We really begin with understanding that CEO, their board, and their leadership team, the stage of business, you know what stage of growth they're in, and then most importantly perhaps is where do they want. And with that we then develop profiles. What are the profiles of the fellow CEO's that could best propel that business? And with that, we recruit them from the CEO Trust We have a building materials company that's facing some strategic questions over the next couple of years and they have some burgeoning opportunities too like selling on Amazon, and so we created an advisory board for them and we pulled in a consumer-packaged goods CEO, so you know she knows that Amazon channel really well. We pulled in a hedge fund manager who's also an entrepreneur, we pulled in a person who grew up in the GE culture, so he knows operations and finance well, a female CEO, she has an engineering background running a technology business that also sells to the government. So, this is a pretty diverse team. This is no ripoff. It is great value. In addition, we found that diversity of geography helps, and so we've pulled that crew comes from Texas, Pennsylvania, Connecticut, New York and Florida. So, you know some geographic diversity. There's ethnic diversity and sex diversity as well in that particular board. But that's what we're looking for. We're looking for "let's pull together, focused on what you need and want, and what's going to drive your business, but let's bring really different thought into that process, Let's try to bring industries and very different backgrounds into that board.
That's very helpful and your point on question 1 is where do you want to go if you have a CEO that says look what I really want to do is transition to my children or a CEO that says really my plan is to sell in a couple of years or grow as in this case in that capacity and drive into a new growth channel, figuring out the right type of people with the right backgrounds and experience who have I'm sure learned things through challenges and accomplishing that are incredibly different how you put that together. And the second thing I think was valuable in what you mentioned is how we think about diversity which isn't just the sex, origin of a person or the color of our skin, but what are the backgrounds and experiences that people have and geography as people are generally going to have different perspectives and how they think about the consumer landscape and so forth so that's another good insight into the value of diverse thinking and different backgrounds to form the best decisions possible. Now in creating these boards, what are some of the things that you think can be the most impactful and for our audience out there. How can they create their own board, should they, shouldn't they, how can they go about thinking about how to create their own board? Obviously, they can get in touch with you to help them. What are some of the other things they should be thinking about?

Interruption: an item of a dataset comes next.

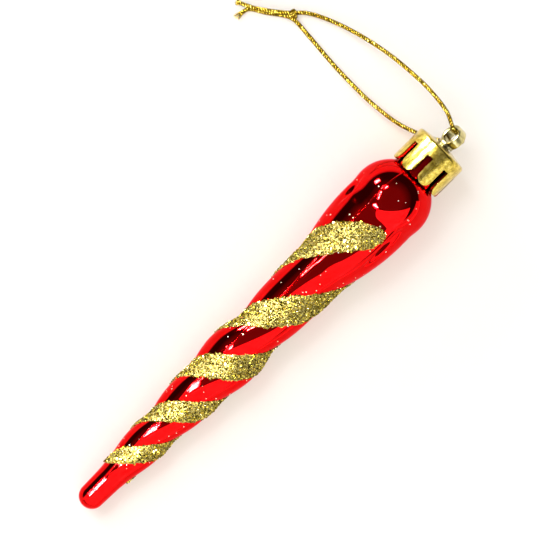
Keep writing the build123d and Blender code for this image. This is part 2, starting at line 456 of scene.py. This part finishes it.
def crust_point(turn, share, groove, height):
    """Point over the skin on a crust: share runs from -1 to 1 across it."""
    half = glitter_half_angle(turn) * (1 + ragged(turn, groove + np.sign(share)))
    angle = 90 * turn + groove + half * share
    distance = turn_distance(turn)
    return on_axis(skin_radius(distance, angle) + height, angle, distance)


def crust_height(turn, share, groove):
    """Thickness of the crust, thin at its edges."""
    edge = np.sqrt(np.clip(1 - np.abs(share) ** crust_edge_power, 0, 1))
    return glitter_thickness * edge * (crust_mean + crust_lumpiness * lumps(turn, 90 * share, groove))


def build_crust(name, node, groove, material):
    """The glue crust that holds the flakes."""
    turns = np.linspace(glitter_first_turn + crust_end_gap, glitter_last_turn - crust_end_gap, crust_rings)
    shares = np.linspace(-1, 1, crust_columns)
    columns = 2 * crust_columns
    rings = []
    for turn in turns:
        top = crust_point(turn, shares, groove, crust_height(turn, shares, groove))
        bottom = crust_point(turn, shares[::-1], groove, -glitter_seat)
        rings.append(np.concatenate([top, bottom]))
    faces = ring_faces(len(rings), columns)
    faces.append(tuple(range(columns - 1, -1, -1)))
    faces.append(tuple((len(rings) - 1) * columns + i for i in range(columns)))
    crust = mesh_piece(name, np.concatenate(rings), faces, material, "ornament", "glitter")
    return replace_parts(crust, node)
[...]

Well creating your own board is tricky. The most disastrous thing I've seen is inviting some of your friends. Onto your board.
Start with what not to do
Right Right. So, friends and colleagues, you won't get the diversity of thought you were hoping for and you can end up losing some friends. So, it's better to have a professional board put together that's with you and your business in mind. So, we have a small, very entrepreneurial frozen dessert company, that in their first year had a lot of turmoil. Entrepreneurial businesses often do. They are not national, this is very small, very regional. They had inquiry from Asia, from a distributor who wanted to have their product in Asia. My initial reaction was "That's crazy, we're not even international!" Well fortunately we had some folks on that board with more international experience than me, who said "let us check this out." And one of the board members, he was the president of TGI Fridays international. So, it was easy for him to pick up the phone and call, checked out this distributor and they were legit, and the distributor you would choose.